Of particular interest is the statement that the interrogative particle ma had the form man before words beginning with a vowel. Although this is never explicitly mentioned in later texts and no relevant examples are available, the following note in Late Notes on Verb Structure from c. 1969, appearing in a discussion of the interrogative particle ma, hints at the ongoing validity of its prevocalic form:
But in GL man is a pronoun = who? If Varda was meant the verb should have been enquantuvas (PE22/161).
In this note, Tolkien appears to contrast man “who” in Galadriel’s lament with the particle man in the hypothetical sentence Sí man i yulma nin enquantuvas? (“Will she [Varda] now refill the cup for me?”).
TEW 7 – S. na
In the Quenya Notes from 1957, Tolkien describes a Sindarin allative preposition:
na ( < nā), to, towards, of space/time. with vocalic mutation. before vowel n’ (PE17/147).

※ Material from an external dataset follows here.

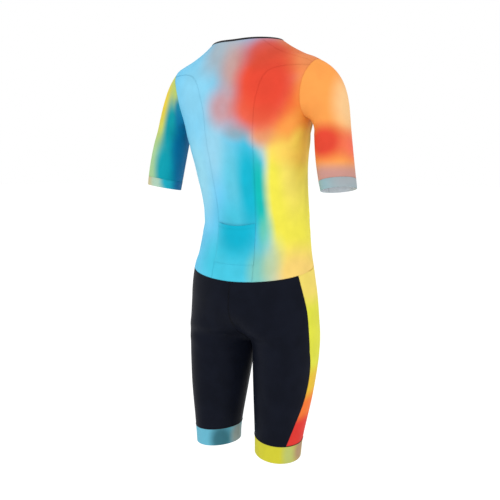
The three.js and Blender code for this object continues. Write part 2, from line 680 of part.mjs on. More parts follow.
// The tab hangs on the pin and leans back towards the cloth
const pullTab = fused(...pullParts)
  .translate(0, 0, -pinHeight)
  .rotateX(PULL_LEAN)
  .translate(0, 0, pinHeight);
placed(piece("zip_pull", pullTab, FINISH.pull));

export default suit;
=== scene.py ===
import math

import bpy
import numpy as np
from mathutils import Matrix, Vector


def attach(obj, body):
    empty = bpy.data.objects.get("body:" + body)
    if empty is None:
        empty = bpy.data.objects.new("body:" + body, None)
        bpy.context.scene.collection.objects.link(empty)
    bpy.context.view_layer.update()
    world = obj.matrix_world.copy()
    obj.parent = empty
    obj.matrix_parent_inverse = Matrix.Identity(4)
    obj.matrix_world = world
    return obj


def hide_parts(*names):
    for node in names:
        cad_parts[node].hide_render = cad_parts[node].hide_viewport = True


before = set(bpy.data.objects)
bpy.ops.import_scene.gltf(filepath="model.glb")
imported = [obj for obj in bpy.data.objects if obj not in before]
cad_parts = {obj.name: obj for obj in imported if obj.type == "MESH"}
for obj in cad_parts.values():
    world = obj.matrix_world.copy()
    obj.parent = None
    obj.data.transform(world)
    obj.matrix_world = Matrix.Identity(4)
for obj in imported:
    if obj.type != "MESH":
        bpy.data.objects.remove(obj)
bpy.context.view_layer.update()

# Sizes of the figure and the cut, the same as in the CAD model
ORIGIN = np.array([0.0, 30.0, 966.0])
MM = 0.001
CROTCH_HEIGHT = 276
CROTCH_ARCH = 112
CROTCH_SOFTNESS = 0.75
CROTCH_ROUNDING = 24
WAIST_BACK = 445
WAIST_FRONT = 490
WAIST_CURVE = 0.8
LEG_BAND = 44
LEG_HEM_RISE = 10
SLEEVE_BAND = 22
NECK_HALF_WIDTH = 94
NECK_HALF_DEPTH = 66
NECK_CENTRE_Y = 15
COLLAR_HEIGHT = 8

COLUMNS = ("level", "height", "outer", "inner", "front", "back", "middle", "power")
SECTIONS = (
    (0, 0, 145, 30, 61, 61, 17, 2),
    (45, 45, 149, 29, 65, 64, 15, 2),
    (150, 150, 165, 17.5, 82, 81, 0, 2),
    (230, 230, 172, 6.5, 94, 94, -12, 2),
    (276, 276, 173, 0, 99, 101, -17, 2),
    (330, 330, 172, 0, 103, 115, -19, 2.05),
    (389, 389, 171, 0, 104, 125, -17, 2.1),
    (462, 462, 162, 0, 101, 108, -12, 2.15),
    (512, 512, 150, 0, 102, 100, -18, 2.15),
    (598, 598, 138, 0, 107, 98, -24, 2.2),
    (708, 708, 146, 0, 108, 88, 5, 2.2),
    (782, 782, 158, 0, 118, 86, 22, 2.25),
    (830, 830, 168, 0, 118, 83, 27, 2.3),
    (880, 880, 185, 0, 110, 81, 30, 2.35),
    (925, 924, 196, 0, 98, 77, 31, 2.25),
    (955, 949, 196, 0, 84, 74, 24, 2.1),
    (985, 961, 181, 0, 71, 73, 20, 2),
    (1020, 973, 152, 0, 57, 71, 18, 2),
    (1060, 992, 117, 0, 40, 68, 15, 2),
    (1090, 1009, 92, 0, 25, 67, 13, 2),
    (1115, 1022, 76, 0, 20, 66, 10, 2),
)
TABLE = {name: np.array([row[k] for row in SECTIONS], float) for k, name in enumerate(COLUMNS)}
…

The fact that the vowel of the preposition is elided if the following word begins with a vowel is well-known, but one might wonder if this is true for words beginning with g, which disappears due to vocalic mutation. A hint at the probable answer can be found in Tolkien’s experimental notes on Sindarin genitives from c. 1967, where a similar case is discussed:
The possessive has article ena usually, especially later, reduced to en before vowel (not when g is lost), na before consonant (PE17/97).

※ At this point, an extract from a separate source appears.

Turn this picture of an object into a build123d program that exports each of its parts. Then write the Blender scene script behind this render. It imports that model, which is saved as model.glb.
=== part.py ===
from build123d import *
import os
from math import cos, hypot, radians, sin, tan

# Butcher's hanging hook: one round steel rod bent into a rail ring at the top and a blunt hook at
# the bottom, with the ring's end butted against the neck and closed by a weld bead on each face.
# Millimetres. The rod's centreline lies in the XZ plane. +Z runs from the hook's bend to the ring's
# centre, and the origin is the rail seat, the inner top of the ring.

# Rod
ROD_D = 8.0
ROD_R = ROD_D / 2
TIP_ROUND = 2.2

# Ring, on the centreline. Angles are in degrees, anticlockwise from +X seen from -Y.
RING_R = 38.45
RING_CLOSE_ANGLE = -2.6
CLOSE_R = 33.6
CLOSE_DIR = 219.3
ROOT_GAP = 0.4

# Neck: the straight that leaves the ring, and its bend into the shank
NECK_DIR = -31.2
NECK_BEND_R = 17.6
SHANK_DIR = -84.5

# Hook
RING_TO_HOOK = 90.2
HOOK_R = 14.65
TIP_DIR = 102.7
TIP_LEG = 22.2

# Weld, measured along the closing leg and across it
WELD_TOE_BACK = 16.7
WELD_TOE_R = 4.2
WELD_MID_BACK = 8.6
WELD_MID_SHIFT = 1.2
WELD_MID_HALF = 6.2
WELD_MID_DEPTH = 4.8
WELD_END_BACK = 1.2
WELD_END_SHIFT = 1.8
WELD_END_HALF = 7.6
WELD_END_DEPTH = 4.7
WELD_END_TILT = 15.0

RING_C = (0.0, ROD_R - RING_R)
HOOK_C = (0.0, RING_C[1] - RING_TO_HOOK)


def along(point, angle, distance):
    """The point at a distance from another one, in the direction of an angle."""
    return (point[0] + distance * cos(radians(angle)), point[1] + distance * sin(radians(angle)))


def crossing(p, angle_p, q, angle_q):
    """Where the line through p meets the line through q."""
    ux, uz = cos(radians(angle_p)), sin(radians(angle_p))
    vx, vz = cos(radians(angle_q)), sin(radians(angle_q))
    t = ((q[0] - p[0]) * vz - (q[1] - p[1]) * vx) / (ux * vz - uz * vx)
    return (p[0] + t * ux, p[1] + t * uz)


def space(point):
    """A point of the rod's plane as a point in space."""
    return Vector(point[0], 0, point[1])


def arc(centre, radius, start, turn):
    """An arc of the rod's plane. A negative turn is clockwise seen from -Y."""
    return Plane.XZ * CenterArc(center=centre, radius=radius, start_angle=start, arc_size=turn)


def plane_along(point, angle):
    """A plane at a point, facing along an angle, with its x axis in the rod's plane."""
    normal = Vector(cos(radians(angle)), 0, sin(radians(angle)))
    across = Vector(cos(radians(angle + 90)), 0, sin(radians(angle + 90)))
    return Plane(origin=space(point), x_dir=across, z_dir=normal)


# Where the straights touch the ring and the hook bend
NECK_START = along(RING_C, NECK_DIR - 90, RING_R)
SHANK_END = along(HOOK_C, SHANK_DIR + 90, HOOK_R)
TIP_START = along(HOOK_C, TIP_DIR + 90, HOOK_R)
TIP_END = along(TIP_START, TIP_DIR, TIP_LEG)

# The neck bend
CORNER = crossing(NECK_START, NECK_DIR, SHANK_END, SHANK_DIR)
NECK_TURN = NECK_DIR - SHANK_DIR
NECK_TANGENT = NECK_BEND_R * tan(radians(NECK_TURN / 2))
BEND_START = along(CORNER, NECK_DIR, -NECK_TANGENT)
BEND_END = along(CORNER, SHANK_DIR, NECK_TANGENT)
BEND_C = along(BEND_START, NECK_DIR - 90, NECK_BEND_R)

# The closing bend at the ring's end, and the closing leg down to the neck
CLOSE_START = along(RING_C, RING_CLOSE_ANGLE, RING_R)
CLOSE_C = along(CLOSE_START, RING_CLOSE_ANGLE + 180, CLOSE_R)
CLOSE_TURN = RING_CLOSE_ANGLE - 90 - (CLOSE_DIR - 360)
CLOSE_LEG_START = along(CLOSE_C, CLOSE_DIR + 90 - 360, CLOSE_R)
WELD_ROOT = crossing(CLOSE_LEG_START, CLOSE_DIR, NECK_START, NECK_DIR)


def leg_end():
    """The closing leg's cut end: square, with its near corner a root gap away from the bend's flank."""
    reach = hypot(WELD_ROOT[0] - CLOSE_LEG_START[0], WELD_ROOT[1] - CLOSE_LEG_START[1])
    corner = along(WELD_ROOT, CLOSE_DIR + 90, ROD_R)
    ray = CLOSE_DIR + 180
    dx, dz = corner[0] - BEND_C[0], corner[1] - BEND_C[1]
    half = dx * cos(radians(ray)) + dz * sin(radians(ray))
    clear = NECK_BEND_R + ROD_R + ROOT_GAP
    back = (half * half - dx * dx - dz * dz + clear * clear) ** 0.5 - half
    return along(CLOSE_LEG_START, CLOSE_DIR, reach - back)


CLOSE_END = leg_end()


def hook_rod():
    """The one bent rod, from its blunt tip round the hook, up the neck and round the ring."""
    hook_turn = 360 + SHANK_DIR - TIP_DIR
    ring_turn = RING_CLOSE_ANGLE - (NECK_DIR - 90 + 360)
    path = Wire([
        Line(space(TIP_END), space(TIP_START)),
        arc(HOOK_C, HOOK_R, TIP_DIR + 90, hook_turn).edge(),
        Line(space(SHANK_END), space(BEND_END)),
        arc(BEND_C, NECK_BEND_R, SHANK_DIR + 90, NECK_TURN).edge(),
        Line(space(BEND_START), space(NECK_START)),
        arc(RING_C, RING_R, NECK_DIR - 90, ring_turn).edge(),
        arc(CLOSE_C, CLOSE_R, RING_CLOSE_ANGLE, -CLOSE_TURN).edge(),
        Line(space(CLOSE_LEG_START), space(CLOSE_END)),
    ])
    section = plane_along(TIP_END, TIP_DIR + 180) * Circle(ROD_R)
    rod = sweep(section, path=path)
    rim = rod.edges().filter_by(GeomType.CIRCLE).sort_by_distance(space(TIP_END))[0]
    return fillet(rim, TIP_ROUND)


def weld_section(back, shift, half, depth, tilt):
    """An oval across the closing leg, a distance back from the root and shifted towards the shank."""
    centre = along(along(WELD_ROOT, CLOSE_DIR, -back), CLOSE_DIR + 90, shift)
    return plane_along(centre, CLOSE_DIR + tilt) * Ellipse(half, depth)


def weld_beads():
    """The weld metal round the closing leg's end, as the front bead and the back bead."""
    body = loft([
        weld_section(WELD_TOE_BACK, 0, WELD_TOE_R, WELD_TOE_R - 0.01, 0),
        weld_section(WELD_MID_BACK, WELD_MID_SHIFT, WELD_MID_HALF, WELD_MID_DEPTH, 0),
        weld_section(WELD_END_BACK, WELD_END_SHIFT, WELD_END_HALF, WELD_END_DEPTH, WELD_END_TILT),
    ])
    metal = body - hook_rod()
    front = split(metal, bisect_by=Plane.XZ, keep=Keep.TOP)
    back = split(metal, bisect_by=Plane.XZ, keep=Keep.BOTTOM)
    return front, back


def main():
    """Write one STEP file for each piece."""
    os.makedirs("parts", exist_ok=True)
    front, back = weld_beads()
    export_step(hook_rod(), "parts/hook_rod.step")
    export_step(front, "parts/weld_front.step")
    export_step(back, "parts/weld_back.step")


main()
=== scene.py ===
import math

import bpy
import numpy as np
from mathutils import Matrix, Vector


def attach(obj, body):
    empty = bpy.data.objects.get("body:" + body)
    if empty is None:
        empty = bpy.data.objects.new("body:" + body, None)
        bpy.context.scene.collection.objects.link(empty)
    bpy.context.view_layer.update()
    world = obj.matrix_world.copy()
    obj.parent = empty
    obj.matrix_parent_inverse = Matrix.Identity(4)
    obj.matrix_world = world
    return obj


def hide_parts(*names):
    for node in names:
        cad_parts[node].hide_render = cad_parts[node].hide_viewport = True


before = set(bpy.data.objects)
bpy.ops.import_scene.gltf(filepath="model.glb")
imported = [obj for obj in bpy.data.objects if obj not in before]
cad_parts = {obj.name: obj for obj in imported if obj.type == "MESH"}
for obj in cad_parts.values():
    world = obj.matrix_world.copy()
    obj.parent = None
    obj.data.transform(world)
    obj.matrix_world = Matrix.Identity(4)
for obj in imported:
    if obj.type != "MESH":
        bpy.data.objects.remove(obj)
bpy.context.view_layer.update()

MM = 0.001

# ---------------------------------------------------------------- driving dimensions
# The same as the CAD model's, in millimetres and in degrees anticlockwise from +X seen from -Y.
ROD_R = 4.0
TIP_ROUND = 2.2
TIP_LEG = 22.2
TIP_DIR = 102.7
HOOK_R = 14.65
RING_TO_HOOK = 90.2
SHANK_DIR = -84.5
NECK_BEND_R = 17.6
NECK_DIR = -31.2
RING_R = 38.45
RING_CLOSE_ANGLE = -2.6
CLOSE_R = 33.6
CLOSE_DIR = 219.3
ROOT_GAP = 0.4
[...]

Of interest may also be a note on e·alað (“the tree”, from galað) in a discussion of the definite article from 1969 or later:
at the time of these ‘mutations’ g- was still a spirantal consonant ʒ. The hiatus left by its disappearance was maintained; it served to distinguish nouns with lost g from those having an original vocalic beginning: as en·alph, the swan (PE23/136).

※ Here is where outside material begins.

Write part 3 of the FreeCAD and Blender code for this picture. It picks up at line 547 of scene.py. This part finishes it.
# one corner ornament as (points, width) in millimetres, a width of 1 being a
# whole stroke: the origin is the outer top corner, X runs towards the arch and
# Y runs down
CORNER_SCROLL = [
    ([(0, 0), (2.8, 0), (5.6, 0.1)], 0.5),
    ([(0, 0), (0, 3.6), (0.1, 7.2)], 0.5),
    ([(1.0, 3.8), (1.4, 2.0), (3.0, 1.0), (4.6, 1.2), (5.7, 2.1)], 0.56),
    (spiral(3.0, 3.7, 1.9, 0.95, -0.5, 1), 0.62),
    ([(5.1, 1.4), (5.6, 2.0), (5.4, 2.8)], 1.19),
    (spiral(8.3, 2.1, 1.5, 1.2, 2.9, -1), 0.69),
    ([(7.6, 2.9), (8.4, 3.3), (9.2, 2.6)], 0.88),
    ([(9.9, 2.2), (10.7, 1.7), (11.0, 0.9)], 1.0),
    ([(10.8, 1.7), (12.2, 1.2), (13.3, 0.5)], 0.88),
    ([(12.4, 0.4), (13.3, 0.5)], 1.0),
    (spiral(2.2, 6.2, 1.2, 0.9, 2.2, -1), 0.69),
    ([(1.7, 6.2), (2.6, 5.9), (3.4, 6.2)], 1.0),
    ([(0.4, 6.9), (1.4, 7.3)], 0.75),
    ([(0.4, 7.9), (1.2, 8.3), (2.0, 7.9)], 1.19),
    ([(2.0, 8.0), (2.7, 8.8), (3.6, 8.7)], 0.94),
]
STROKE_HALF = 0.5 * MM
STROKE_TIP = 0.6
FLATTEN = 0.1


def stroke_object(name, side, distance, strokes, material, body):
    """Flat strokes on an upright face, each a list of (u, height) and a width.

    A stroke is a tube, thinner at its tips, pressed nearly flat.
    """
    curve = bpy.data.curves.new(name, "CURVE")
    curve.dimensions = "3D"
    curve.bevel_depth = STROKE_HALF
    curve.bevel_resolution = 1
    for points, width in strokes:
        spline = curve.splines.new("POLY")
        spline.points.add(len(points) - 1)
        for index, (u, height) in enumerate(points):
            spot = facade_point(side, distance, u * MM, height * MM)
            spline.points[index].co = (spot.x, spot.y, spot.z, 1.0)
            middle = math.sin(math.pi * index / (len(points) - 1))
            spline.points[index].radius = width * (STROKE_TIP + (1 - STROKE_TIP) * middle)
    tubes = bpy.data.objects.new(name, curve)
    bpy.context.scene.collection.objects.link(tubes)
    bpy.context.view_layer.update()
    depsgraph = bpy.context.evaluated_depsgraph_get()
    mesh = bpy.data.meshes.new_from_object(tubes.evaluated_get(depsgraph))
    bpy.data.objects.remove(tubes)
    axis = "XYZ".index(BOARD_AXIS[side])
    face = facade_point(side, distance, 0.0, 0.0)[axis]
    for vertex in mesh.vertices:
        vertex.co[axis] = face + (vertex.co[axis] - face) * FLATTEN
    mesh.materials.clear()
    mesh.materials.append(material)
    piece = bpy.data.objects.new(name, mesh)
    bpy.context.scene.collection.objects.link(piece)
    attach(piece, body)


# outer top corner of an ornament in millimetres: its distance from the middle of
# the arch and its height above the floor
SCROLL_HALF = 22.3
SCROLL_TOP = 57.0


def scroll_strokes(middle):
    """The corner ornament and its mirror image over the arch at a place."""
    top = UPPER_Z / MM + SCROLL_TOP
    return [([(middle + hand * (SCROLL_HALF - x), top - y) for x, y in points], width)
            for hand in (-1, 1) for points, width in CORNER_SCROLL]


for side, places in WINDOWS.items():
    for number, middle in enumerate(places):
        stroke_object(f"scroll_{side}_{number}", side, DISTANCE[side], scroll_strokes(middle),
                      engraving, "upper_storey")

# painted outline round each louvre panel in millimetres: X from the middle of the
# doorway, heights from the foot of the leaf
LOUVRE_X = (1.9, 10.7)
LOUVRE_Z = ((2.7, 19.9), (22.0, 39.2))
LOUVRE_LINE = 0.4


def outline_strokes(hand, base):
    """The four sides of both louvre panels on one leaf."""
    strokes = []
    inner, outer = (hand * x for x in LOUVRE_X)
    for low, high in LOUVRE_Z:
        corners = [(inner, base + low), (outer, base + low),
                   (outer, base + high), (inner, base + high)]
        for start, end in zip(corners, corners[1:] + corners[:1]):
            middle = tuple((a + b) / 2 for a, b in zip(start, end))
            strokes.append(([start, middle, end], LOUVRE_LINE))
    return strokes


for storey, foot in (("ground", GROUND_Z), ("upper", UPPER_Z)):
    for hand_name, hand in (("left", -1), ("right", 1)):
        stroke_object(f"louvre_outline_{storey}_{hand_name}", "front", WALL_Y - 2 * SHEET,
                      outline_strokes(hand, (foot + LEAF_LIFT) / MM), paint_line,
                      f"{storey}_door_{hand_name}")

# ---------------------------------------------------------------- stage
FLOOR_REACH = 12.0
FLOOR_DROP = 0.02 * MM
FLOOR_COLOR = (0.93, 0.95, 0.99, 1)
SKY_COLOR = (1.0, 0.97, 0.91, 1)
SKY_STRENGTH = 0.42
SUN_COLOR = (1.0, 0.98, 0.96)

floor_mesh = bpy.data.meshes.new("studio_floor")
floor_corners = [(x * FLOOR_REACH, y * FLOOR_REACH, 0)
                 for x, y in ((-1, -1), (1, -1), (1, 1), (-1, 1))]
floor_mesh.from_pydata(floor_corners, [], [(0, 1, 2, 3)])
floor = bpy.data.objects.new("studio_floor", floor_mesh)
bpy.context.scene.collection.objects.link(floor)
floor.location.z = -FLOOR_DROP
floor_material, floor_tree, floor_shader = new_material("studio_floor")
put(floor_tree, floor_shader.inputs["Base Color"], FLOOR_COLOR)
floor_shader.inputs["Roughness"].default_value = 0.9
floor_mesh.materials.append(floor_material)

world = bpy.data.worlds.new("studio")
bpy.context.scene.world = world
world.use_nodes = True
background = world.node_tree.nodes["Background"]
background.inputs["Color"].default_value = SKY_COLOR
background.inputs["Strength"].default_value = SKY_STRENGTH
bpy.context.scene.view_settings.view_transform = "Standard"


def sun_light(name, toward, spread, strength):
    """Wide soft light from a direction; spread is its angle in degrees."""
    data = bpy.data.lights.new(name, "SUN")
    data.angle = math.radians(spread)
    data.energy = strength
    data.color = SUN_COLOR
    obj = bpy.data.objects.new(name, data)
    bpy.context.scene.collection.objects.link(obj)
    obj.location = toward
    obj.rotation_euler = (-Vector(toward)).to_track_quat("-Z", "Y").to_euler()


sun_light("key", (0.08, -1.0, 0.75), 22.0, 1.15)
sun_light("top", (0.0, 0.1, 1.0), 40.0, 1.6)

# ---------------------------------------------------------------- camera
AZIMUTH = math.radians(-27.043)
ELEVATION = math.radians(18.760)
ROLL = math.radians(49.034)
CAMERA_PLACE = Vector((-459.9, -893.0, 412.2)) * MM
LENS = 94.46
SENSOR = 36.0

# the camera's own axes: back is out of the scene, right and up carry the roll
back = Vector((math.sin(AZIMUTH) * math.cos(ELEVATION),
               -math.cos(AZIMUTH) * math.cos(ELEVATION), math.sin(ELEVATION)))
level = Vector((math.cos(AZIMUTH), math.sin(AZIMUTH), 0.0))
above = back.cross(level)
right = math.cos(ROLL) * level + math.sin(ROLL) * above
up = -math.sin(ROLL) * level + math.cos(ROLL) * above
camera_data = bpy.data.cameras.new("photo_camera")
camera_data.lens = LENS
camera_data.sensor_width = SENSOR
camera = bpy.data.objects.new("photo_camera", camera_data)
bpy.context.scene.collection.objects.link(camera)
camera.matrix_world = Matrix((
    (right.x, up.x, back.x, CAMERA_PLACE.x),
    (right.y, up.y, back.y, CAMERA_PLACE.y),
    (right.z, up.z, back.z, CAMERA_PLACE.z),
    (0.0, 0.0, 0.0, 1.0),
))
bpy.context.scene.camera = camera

Given the absence of reduction of ena before lost g in the former quote and the distinction described in the latter quote, it seems most likely that the preposition na would not be reduced before lost g: thus na ‘aladh “towards a tree”.
TEW 8 – Q. sana-
This word is often used by Neo-Quenya writers for “to think (that…) = to have an opinion (that…)”, as in **Sanan i uman Ambar nánë lára “I think that at one time the Earth was flat”. However, such a usage of this word is unattested, and, given that the stem √SAN is glossed “think, use mind”, it probably means “to think = to be in a state of pondering”; cf. sanwë “an act or process of thinking, thought”, sanar “mind, thinker, reflector”. For the former sense of the verb “think”, it is probably safer to use the verb nam- (or nav-) as it is used in the attested sentence lá karitas, navin, alasaila ná “not doing this would be (I think) unwise”.
TEW 9 – S. ista-
In the Etymologies of the 1930s, when listing the derivatives of the stem √IS, Tolkien described the Noldorin cognate of Qenya ista- “know” (pa.t. sinte) thus: “isto to have knowledge (intr.) pa.t. †sint, istas” (VT45/18). This strongly suggests that in contemporary Sindarin the verb ista- is only used intransitively, probably with such prepositions as o, and has the past istas, as in Istassen oh e·beth hen “I had knowledge about this word”. It is still probable, though, given the connection of the archaic past †sint with the past sinte of the Quenya cognate, that originally the verb was used transitively, like in Quenya, and the intransitive usage, together with the past istas, was fixed at a later time.
TEW 10 – S. naug
This word is often used in Neo-Sindarin writings as the usual noun for “Dwarf”, which indeed appears to have been the case in Gnomish, Noldorin and Sindarin until the 1950s. However, in a linguistic note from around 1959 (PE17/45–6) which seems to constitute a draft of Appendix B to the essay Quendi and Eldar, Tolkien appears to have decided that the usual noun for “Dwarf” was nogoth, but such variants as naug and nogon were also used; and in the final form of the essay he goes even further and says that the word naug was only used as an adjective:
Hadhod, Hadhodrim was the name which they [the Sindar] continued to use in actual intercourse with the Dwarves; but among themselves they referred to the Dwarves usually as the Naugrim ‘the Stunted Folk’. The adjective naug ‘dwarf(ed), stunted’, however, was not used by itself for one of the Khazād. The word used was Nogoth, pl. Noegyth, class-plural Nogothrim (as an occasional equivalent of Naugrim) (WJ/388).
(Note that Noegyth here is an ambiguous spelling of archaic Nœgyth for Negyth, as Nogoth is derived from *nukotto/a.)
Given that Quendi and Eldar constitutes Tolkien’s latest and most elaborate view on these names, it is probably preferable to use nogoth for “Dwarf”, leaving naug for use in its original adjectival meaning.